Zhang Tao, the new deputy managing director of the IMF, said inclusion of the Chinese currency, the renminbi, makes the composition of the SDR basket more representative of the currencies being traded in the world.

"The RMB's inclusion will make it more attractive as an international currency, contributing to greater risk diversification," Zhang told a forum on Chinese economics on Wednesday at the Peterson Institute for International Economics in Washington.

Zhang assumed his current post on Aug 22, replacing Zhu Min, also from China.

A former vice-governor of the People's Bank of China, the central bank, Zhang said the inclusion of the RMB will also strongly support China's continued efforts to reform its monetary, foreign exchange and financial systems.

"It will help facilitate the country's increased integration in the global financial community," he said.

He believes the inclusion will help consolidate the process of RMB internationalization, adding that experience shows that currency internationalization can encourage the development of deeper and more liquid financial markets.

"It can deliver more predictable macroeconomic outcomes, assist the development of strong and credible institutions and secure the integrity of the markets," he said.

Zhang said that while these will be not achieved overnight, they can be crucial for China's continued emergence as a source of economic growth and financial stability.

In November, the IMF executive board announced its decision to include the RMB in the SDR basket. That took effect on Saturday. The decision makes the RMB a new member in a basket of four other currencies — the US dollar, euro, British pound and Japanese yen.

Italian economist Fabrizio Saccomanni, a distinguished visiting fellow at the Peterson Institute, described the RMB's inclusion as an important recognition of China's growing role in the world economy and international monetary system.

He also described it as an important gesture by the international community to approach some kind of distribution of power in international financial institutions, an objective that's been pursued for some time and finally materialized.
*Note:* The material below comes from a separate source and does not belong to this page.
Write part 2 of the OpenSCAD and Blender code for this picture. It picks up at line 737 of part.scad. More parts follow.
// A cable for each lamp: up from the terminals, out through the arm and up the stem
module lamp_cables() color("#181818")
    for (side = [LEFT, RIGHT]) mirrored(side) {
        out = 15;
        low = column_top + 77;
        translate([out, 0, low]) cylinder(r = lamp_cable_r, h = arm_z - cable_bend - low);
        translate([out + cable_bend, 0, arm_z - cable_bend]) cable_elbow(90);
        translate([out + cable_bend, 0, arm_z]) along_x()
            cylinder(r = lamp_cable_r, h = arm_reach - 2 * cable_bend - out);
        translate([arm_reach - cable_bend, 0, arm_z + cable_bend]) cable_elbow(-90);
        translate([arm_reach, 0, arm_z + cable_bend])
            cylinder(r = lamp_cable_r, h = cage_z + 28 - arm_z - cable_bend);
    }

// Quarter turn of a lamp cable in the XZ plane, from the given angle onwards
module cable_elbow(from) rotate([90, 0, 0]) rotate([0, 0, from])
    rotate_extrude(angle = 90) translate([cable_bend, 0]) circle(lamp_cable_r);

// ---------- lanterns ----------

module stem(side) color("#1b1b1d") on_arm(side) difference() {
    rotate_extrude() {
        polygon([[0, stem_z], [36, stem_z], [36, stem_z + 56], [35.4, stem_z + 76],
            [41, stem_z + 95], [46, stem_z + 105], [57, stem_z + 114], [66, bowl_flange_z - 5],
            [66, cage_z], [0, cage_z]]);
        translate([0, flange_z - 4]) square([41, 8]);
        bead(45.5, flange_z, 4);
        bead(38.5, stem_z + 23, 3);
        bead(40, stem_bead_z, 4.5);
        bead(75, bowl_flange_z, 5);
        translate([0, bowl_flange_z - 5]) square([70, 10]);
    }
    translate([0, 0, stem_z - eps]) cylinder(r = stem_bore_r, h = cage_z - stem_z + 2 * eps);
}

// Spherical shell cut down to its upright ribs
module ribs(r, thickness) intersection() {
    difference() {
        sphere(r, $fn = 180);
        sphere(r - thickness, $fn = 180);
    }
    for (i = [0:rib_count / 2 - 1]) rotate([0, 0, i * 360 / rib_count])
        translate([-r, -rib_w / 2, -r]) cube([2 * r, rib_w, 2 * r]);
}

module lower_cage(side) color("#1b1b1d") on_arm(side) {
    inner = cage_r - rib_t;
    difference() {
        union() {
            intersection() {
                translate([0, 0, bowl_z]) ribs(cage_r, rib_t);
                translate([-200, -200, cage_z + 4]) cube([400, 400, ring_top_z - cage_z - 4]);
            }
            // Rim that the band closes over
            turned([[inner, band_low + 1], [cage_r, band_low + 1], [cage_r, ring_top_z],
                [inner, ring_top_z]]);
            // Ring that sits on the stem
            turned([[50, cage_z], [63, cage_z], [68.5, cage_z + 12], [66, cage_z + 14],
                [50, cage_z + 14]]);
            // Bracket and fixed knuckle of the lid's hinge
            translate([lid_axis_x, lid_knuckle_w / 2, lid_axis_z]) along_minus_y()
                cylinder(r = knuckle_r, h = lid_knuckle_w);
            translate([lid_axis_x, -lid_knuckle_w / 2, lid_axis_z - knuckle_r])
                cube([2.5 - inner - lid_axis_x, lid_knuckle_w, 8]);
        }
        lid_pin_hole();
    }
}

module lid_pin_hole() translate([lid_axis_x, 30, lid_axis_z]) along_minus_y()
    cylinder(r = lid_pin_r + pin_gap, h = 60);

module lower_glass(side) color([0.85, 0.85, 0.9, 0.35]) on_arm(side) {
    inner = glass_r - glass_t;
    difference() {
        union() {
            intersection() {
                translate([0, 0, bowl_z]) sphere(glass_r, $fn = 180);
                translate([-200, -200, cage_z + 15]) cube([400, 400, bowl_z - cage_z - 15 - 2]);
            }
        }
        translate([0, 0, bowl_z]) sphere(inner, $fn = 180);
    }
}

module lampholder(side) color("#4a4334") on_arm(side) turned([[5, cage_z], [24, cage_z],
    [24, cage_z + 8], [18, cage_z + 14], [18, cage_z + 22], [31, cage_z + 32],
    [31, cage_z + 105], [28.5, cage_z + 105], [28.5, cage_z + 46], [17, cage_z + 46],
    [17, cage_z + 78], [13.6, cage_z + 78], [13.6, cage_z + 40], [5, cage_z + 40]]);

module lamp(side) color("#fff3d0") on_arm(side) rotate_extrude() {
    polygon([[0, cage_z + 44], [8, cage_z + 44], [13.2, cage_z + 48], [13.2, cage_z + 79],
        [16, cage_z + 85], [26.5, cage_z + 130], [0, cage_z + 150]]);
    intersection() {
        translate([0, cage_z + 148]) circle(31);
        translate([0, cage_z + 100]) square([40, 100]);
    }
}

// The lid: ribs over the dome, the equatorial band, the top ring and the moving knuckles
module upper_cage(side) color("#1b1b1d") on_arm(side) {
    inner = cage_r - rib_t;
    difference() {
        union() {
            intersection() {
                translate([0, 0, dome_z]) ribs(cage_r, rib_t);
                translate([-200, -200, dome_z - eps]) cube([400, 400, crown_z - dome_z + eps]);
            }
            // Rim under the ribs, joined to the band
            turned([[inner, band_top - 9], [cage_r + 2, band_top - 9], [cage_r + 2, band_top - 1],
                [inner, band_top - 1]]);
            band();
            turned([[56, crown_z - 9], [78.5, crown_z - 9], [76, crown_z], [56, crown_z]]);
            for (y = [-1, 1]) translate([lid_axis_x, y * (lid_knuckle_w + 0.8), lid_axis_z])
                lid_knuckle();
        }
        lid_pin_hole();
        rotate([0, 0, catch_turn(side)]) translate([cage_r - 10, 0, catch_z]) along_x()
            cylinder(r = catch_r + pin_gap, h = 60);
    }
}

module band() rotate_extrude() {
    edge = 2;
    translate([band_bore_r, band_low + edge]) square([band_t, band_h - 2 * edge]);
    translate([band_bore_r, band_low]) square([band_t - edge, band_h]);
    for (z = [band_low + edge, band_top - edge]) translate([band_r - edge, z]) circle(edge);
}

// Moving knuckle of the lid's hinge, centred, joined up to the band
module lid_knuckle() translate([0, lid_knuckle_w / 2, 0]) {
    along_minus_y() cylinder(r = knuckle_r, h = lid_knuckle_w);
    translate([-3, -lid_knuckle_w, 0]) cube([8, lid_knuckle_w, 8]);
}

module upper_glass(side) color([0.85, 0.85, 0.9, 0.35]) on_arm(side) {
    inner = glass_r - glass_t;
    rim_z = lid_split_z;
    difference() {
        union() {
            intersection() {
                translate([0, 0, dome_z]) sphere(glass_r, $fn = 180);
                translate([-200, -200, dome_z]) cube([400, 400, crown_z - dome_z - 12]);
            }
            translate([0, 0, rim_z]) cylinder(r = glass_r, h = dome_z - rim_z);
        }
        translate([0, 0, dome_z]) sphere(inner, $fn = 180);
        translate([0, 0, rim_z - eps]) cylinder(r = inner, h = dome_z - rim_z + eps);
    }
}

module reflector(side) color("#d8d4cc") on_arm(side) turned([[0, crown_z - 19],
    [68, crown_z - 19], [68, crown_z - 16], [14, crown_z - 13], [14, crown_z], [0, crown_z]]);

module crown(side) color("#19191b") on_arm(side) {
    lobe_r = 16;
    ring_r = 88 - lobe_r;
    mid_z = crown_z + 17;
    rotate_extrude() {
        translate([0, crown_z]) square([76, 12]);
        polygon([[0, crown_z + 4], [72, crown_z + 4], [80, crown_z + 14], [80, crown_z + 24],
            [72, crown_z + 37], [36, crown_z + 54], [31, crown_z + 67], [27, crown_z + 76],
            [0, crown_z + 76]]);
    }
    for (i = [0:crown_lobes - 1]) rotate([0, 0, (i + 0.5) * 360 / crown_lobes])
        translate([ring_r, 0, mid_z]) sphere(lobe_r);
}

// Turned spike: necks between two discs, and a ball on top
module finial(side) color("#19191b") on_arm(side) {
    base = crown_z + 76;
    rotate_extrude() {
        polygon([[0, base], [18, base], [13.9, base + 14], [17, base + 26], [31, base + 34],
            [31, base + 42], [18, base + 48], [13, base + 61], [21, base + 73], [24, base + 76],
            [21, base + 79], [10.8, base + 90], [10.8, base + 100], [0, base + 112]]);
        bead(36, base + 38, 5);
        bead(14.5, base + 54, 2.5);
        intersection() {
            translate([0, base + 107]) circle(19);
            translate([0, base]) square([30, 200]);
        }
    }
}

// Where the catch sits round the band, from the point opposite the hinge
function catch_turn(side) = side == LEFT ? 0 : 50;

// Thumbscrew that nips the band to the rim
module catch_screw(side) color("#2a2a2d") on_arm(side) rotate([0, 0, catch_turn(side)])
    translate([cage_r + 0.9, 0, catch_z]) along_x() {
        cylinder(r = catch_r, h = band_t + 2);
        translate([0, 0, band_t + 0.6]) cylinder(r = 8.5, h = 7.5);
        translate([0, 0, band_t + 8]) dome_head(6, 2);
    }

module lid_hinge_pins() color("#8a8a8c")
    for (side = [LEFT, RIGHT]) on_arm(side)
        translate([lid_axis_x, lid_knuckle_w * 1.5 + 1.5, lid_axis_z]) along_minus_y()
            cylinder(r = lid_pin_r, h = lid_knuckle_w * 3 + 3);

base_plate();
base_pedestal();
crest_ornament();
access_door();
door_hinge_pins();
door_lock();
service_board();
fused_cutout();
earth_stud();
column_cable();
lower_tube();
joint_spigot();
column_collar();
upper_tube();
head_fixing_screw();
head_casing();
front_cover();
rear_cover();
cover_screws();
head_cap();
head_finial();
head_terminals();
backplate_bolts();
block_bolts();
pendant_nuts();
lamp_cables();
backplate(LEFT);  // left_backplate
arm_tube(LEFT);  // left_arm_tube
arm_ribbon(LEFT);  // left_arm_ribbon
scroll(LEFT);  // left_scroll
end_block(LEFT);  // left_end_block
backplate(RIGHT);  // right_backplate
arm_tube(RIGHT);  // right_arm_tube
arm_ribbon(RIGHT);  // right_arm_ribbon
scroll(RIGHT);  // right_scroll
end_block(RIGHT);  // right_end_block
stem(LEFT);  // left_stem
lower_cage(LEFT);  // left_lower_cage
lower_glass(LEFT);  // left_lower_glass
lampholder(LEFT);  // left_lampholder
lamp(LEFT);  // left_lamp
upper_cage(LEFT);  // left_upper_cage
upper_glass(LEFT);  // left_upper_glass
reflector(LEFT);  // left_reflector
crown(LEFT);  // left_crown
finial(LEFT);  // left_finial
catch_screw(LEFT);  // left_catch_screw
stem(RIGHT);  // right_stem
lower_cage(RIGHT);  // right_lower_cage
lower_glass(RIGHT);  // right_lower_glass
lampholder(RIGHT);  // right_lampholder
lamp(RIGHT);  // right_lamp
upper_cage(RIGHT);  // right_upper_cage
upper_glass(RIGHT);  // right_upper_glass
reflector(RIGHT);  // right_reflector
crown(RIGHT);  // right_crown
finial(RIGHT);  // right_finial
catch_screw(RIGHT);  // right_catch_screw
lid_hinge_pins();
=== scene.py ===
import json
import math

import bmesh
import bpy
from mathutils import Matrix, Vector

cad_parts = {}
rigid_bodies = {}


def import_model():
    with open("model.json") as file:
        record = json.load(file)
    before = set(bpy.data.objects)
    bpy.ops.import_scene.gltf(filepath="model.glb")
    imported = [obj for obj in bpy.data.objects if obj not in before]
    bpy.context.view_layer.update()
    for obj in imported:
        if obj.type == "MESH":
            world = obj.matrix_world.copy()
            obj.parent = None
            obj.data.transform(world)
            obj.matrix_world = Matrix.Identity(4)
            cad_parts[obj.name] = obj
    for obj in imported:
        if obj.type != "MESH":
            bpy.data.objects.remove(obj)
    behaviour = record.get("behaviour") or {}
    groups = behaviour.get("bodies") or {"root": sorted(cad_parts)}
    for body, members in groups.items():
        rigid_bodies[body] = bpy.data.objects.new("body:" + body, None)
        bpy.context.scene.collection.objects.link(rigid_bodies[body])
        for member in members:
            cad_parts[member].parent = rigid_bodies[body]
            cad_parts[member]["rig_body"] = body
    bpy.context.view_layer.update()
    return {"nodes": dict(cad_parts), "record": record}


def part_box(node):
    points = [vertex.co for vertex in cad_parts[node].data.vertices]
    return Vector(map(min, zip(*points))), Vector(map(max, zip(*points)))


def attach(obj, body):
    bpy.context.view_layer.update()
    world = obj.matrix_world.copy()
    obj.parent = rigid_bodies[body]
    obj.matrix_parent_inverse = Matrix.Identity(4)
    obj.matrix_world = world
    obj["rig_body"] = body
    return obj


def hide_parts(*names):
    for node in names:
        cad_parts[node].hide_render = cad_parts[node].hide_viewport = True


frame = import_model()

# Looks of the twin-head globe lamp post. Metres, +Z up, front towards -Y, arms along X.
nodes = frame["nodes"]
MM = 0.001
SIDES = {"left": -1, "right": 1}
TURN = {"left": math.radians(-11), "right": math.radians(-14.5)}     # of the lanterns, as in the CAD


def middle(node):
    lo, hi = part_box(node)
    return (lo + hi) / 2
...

"China's entry into SDR is implicitly a commitment that it will continue to move toward financial integration and opening its capital markets, which is certainly a process in the medium term," said Saccomanni, who had served as deputy governor of the Bank of Italy and as Italy's minister of economy and finance from 2013 to 2014.

Fred Bergsten, senior fellow and director emeritus of the Peterson Institute, said the US should warmly welcome the RMB.
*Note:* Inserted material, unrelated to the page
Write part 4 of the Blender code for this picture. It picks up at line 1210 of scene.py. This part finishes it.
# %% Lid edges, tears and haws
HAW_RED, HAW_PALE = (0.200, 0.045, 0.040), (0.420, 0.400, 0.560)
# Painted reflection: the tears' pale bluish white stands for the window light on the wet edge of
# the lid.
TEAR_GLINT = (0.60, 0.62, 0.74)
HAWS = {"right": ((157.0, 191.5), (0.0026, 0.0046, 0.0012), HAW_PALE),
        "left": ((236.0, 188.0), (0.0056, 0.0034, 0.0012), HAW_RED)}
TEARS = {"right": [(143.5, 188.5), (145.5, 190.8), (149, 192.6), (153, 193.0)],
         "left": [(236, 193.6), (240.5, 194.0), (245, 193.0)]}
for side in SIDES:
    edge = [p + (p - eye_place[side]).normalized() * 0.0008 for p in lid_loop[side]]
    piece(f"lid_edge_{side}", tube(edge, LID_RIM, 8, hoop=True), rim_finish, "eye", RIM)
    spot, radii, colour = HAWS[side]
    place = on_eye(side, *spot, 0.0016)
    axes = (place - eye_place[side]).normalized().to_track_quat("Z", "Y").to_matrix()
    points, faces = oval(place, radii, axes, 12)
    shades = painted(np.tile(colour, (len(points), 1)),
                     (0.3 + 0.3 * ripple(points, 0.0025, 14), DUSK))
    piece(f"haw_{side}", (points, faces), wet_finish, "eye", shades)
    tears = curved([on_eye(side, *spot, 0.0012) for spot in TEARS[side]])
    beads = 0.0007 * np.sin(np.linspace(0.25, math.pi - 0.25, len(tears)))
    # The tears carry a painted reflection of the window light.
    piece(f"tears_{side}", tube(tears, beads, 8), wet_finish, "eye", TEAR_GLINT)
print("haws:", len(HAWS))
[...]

"This is a historic development. It's a very important part of China's overall rise as a global economic power, a reflection of China's willingness to accept increased responsibilities as a leader of the international economy and international monetary system. I think it's wholly desirable," he said.

Bergsten believes it's historic for another reason. It's the first case in which a national currency is becoming a global currency at the behest and initiative of the issuing country. He said the US dollar, the British pound sterling, Japanese yen and the euro were all chosen by the markets, adding that some issuing governments were even reluctant to see their currency playing much of an international role.
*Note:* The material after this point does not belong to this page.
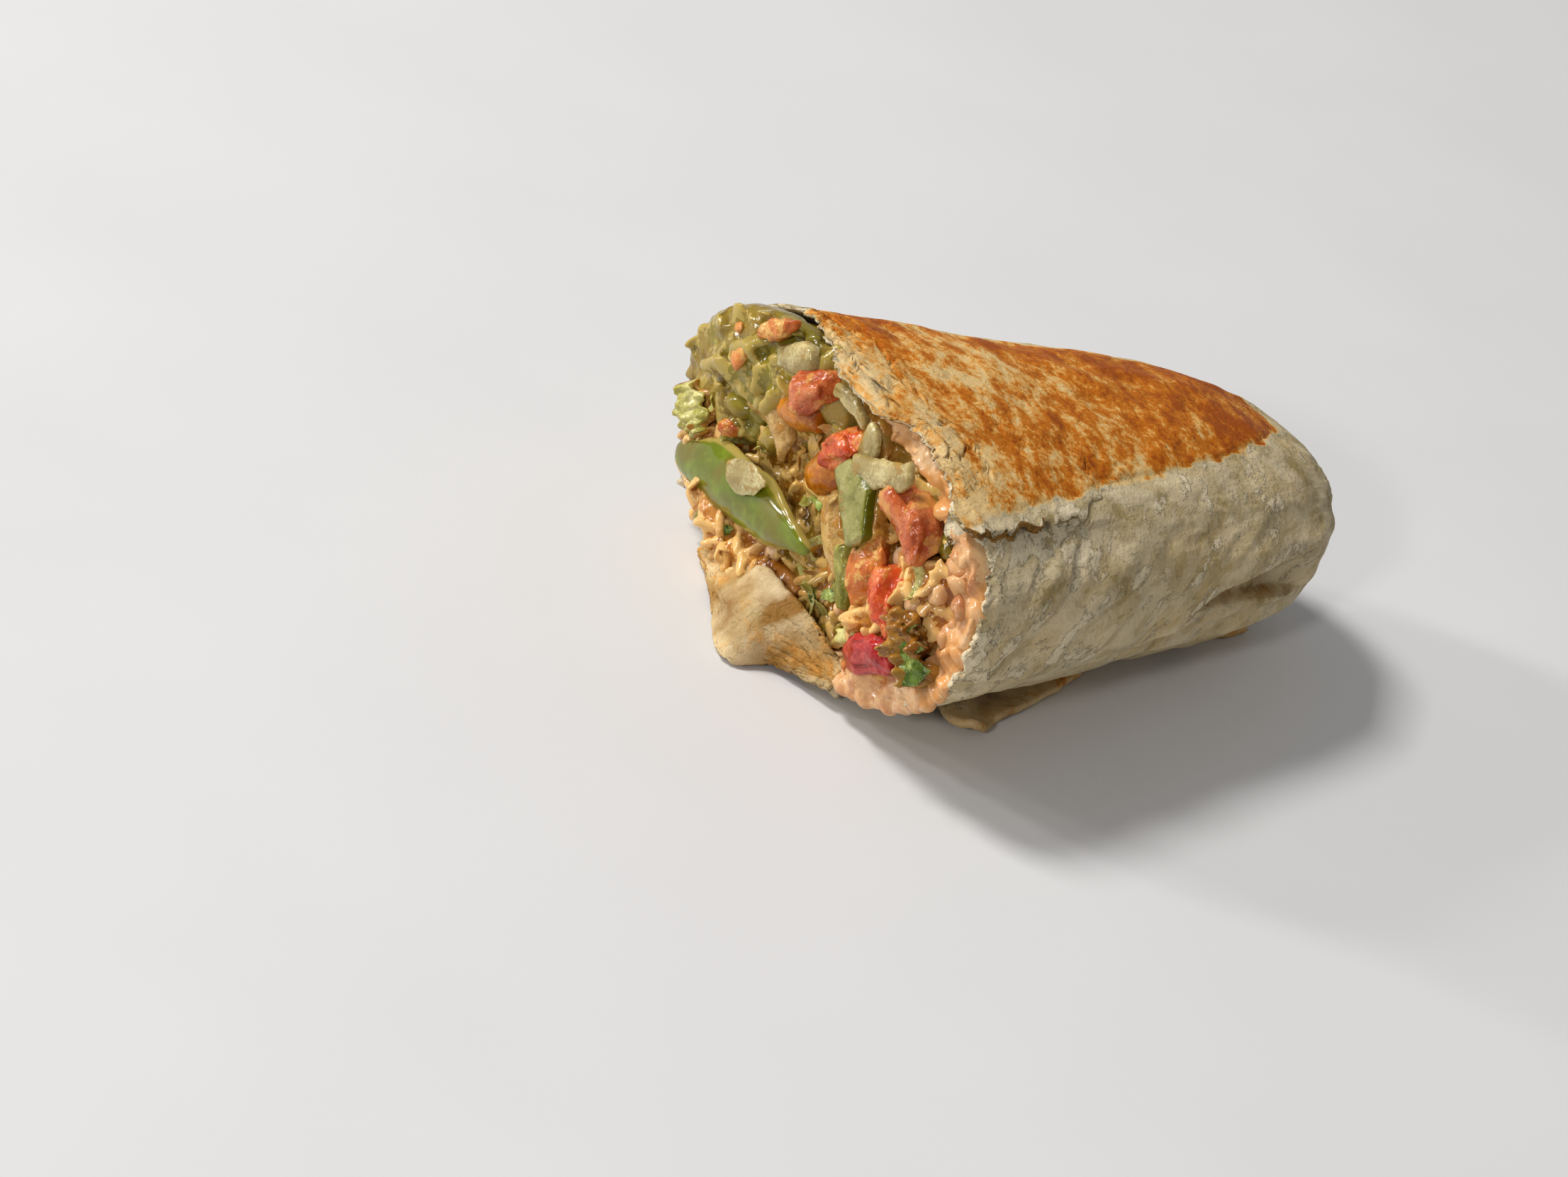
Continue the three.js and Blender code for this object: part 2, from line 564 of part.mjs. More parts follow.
// A grid of jittered places over a layer's face.
function layerSpots(layer, around, deep, proud, seed) {
  const spots = [];
  for (let i = 0; i < around; i += 1) {
    for (let j = 0; j < deep; j += 1) {
      const jitter = (n) => 0.7 * (hash(i + seed, j, n) - 0.5);
      const u = (i + 0.5 + jitter(1)) / around;
      const v = (j + 0.5 + jitter(2)) / deep;
      const [, y, z] = innerPoint(0, lerp(layer.from, layer.to, u), 2.6, lerp(layer.inner, layer.outer, v));
      const out = faceOut(layer, u, v) + proud;
      const number = seed + i * deep + j;
      spots.push({
        number, at: { across: y, up: z, out, turn: 360 * hash(number, 1, 0), swing: 18 * noise(number, 1, 1) },
      });
    }
  }
  return spots;
}

// Drops every scrap but the largest part of a solid.
function largest(solid) {
  return solid.decompose().reduce((best, part) => (part.volume() > best.volume() ? part : best));
}

function meshOf(solid, name, colour) {
  const { vertProperties, triVerts, numProp } = solid.getMesh();
  const points = [];
  for (let i = 0; i < vertProperties.length; i += numProp) points.push(...vertProperties.slice(i, i + 3));
  const geometry = new THREE.BufferGeometry();
  geometry.setAttribute('position', new THREE.Float32BufferAttribute(points, 3));
  geometry.setIndex(new THREE.BufferAttribute(new Uint32Array(triVerts), 1));
  geometry.computeVertexNormals();
  const material = new THREE.MeshStandardMaterial({ color: COLOURS[colour], roughness: 0.6, metalness: 0 });
  const mesh = new THREE.Mesh(geometry, material);
  mesh.name = name;
  return mesh;
}

const group = new THREE.Group();

const wrap = largest(rollWall().add(underSkirt()).add(tongue()).subtract(seamSlit()));
group.add(meshOf(wrap, 'tortilla', 'tortilla'));

// What is already taken, with room to spare in front of the rim.
let taken = wrap.add(wrap.translate([-FIT_GAP, 0, 0]));

for (const { name, make, colour, size, at } of PIECES) {
  const piece = largest(placed(make(size), at).subtract(taken));
  taken = taken.add(placed(make(size, FIT_GAP), at));
  group.add(meshOf(piece, name, colour));
}

// Fuses the scattered pieces that miss all the larger ones onto a filling's core.
const pieceRoom = taken;
function fill(name, colour, core, spots = [], form = grain) {
  let solid = core;
  let room = core;
  for (const { number, at } of spots) {
    const item = placed(form(number), at);
    if (item.intersect(pieceRoom).volume() < 1e-3) {
      solid = solid.add(item);
      room = room.add(placed(form(number, FIT_GAP), at));
    }
  }
  group.add(meshOf(largest(solid.subtract(taken)), name, colour));
  taken = taken.add(room);
}

const saladFace = { from: 0, to: 360, inner: 0.08, outer: 0.44, bulge: 1, rows: 1 };
fill('refried_beans', 'beans', layerSolid(LAYERS.refried_beans, 1.1));
fill('rice_front', 'rice', layerSolid(LAYERS.rice_front, 2.2), layerSpots(LAYERS.rice_front, 7, 3, 1, 11));
fill('rice_back', 'rice', layerSolid(LAYERS.rice_back, 3.3), layerSpots(LAYERS.rice_back, 10, 3, 1, 31));
fill('guacamole', 'guacamole', layerSolid(LAYERS.guacamole, 4.4).add(guacamoleSwell()));
fill('salad', 'salad', saladCore(), layerSpots(saladFace, 10, 2, 1.4, 51), shred);

export default group;
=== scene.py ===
"""Half of a burrito, dressed over its CAD frame.

The maths of the shapes is in millimetres, and the meshes are made in metres. X runs from
the cut to the tucked end, Y to the back of the roll and Z up from the flat underside.
"""

import json
import logging
import math
from dataclasses import dataclass, field
from enum import Enum
from typing import Callable, Sequence

import bmesh
import bpy
import numpy as np
from mathutils import Matrix, Vector
from mathutils.kdtree import KDTree


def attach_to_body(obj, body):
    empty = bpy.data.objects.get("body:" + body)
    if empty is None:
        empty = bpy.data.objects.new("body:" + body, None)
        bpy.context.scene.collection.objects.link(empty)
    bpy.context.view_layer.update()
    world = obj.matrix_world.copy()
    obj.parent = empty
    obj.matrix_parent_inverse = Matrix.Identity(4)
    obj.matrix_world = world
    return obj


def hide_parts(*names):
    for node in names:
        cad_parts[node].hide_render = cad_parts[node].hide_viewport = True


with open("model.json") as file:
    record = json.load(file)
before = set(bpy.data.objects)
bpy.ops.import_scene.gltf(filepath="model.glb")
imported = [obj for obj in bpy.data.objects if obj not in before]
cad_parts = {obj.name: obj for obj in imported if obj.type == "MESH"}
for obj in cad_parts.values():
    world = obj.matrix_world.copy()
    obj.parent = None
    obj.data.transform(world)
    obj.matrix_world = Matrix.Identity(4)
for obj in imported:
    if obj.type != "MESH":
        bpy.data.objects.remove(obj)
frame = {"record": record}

LOG = logging.getLogger("burrito")
MM = 0.001
# Points closer than this are one.
MEETING = 0.01 * MM
# How often a fused skin is smoothed.
SKIN_PASSES = 4
# Millimetres behind the cut: where the cores start, and how deep the fused fronts go.
CORE_START = 3.2
BED_FRONT = 5.0
SALAD_FRONT = 7.0
# Degrees round the section that the swell of guacamole and the lip of beans take.
SWELL = (-4, 74)
LIP = (188, 246)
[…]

"So I think China is breaking new territory here in actively seeking various responsibilities in an orderly and very timely way in an international role for its currency. I think it's historic in that sense," he said.

Bergsten warned his Chinese counterparts in the audience to be ready for some unanticipated consequences.

"Somebody might even start manipulating your currency one of these days as you play the international role," he said.

Bergsten proposed the creation of an SDR Council, or SDR5. He said that people who worry about international governance have thought for many years about how to form a new governing organization that includes many advanced countries along with China.

"They try to expand G7, but China does not like that. Some in the G7 do not like that either," he said. "But this is a natural opportunity."

He added that the council could be either inside or outside the IMF to work for the evolution of the international monetary system.